Auf dem Weg zur Ausschiffung in dem aus Italien zugewiesenen Hafen Livorno weit im Norden Italiens sichtet ein Crewmitglied mit dem Fernglas abermals ein überbesetztes Holzboot. Das Schiff führt – diesmal koordiniert von der italienischen Leitstelle – eine dritte Rettung durch und bringt weitere 40 Menschen an Bord. Anschließend erhält es die Anweisung, alle Geflüchteten in Crotone von Bord gehen zu lassen. Doch dem Kapitän wurde ein vierter Notfall gemeldet, diesen erreicht das Schiff am späten Abend und kann weitere 24 Menschen aus Seenot retten.

Die in vier Einsätzen geretteten 200 Menschen gingen schließlich zwei Tage später in Crotone an Land. Dort soll das Schiff laut der Anweisung bis zum 23. Dezember bleiben. Die nun eingereichte Klage wird daran nichts ändern, denn bis zur Verhandlung können Monate vergehen.
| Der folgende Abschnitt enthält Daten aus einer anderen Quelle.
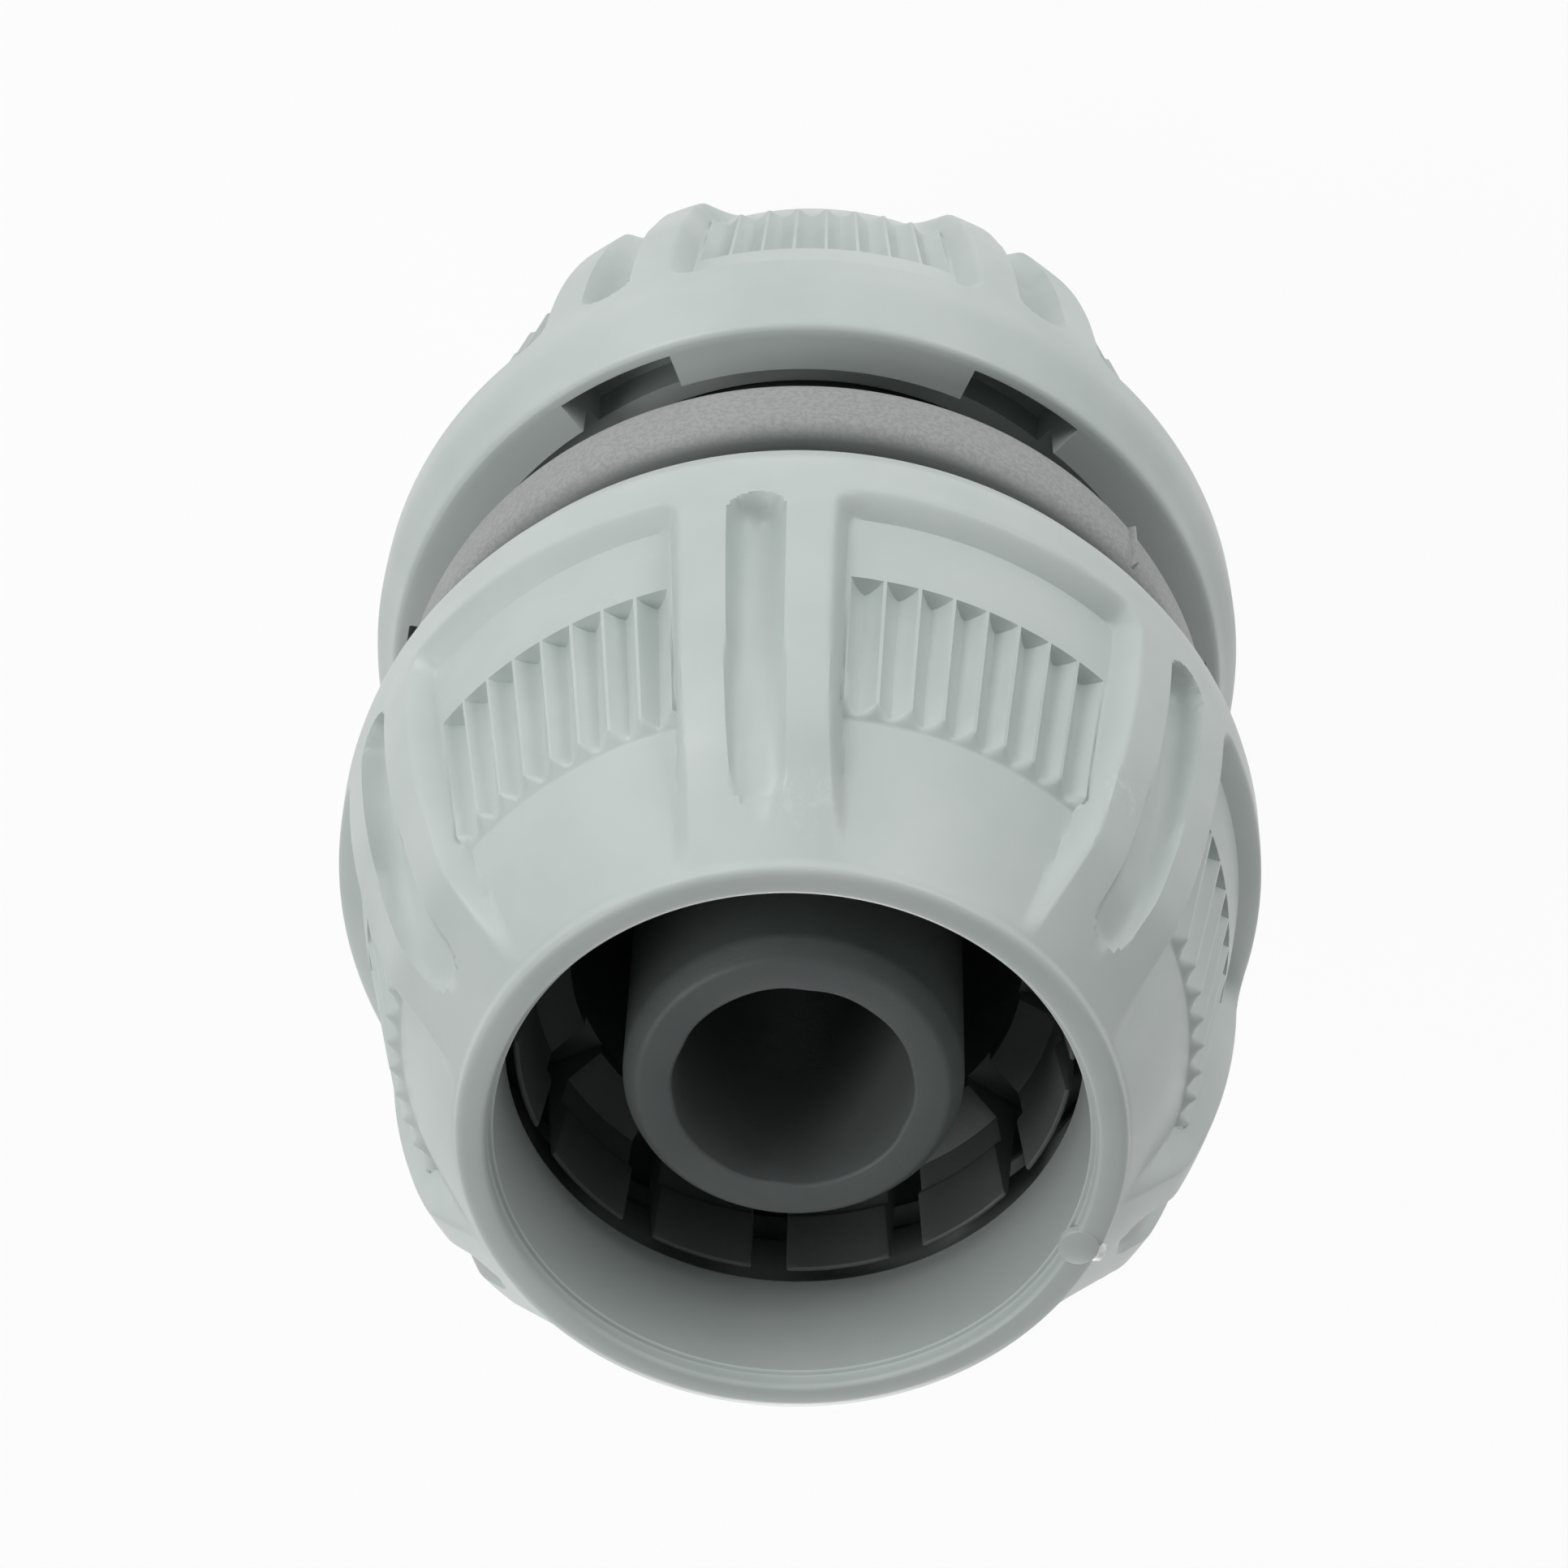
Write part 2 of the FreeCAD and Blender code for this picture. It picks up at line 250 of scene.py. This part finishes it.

Im besten Falle könnten die Gerichte jedoch dafür sorgen, das sogenannte Piantedosi-Dekret wenigstens teilweise auszuhebeln. Denn jeder Tag, den die Rettungsschiffe festgesetzt sind, können sie nicht zu Notfällen auslaufen. Was das bedeutet, hat sich zuletzt am Wochenende gezeigt: Mindestens 61 Menschen sind in der libyschen Such- und Rettungszone ertrunken, weil keine zivilen Organisationen vor Ort waren.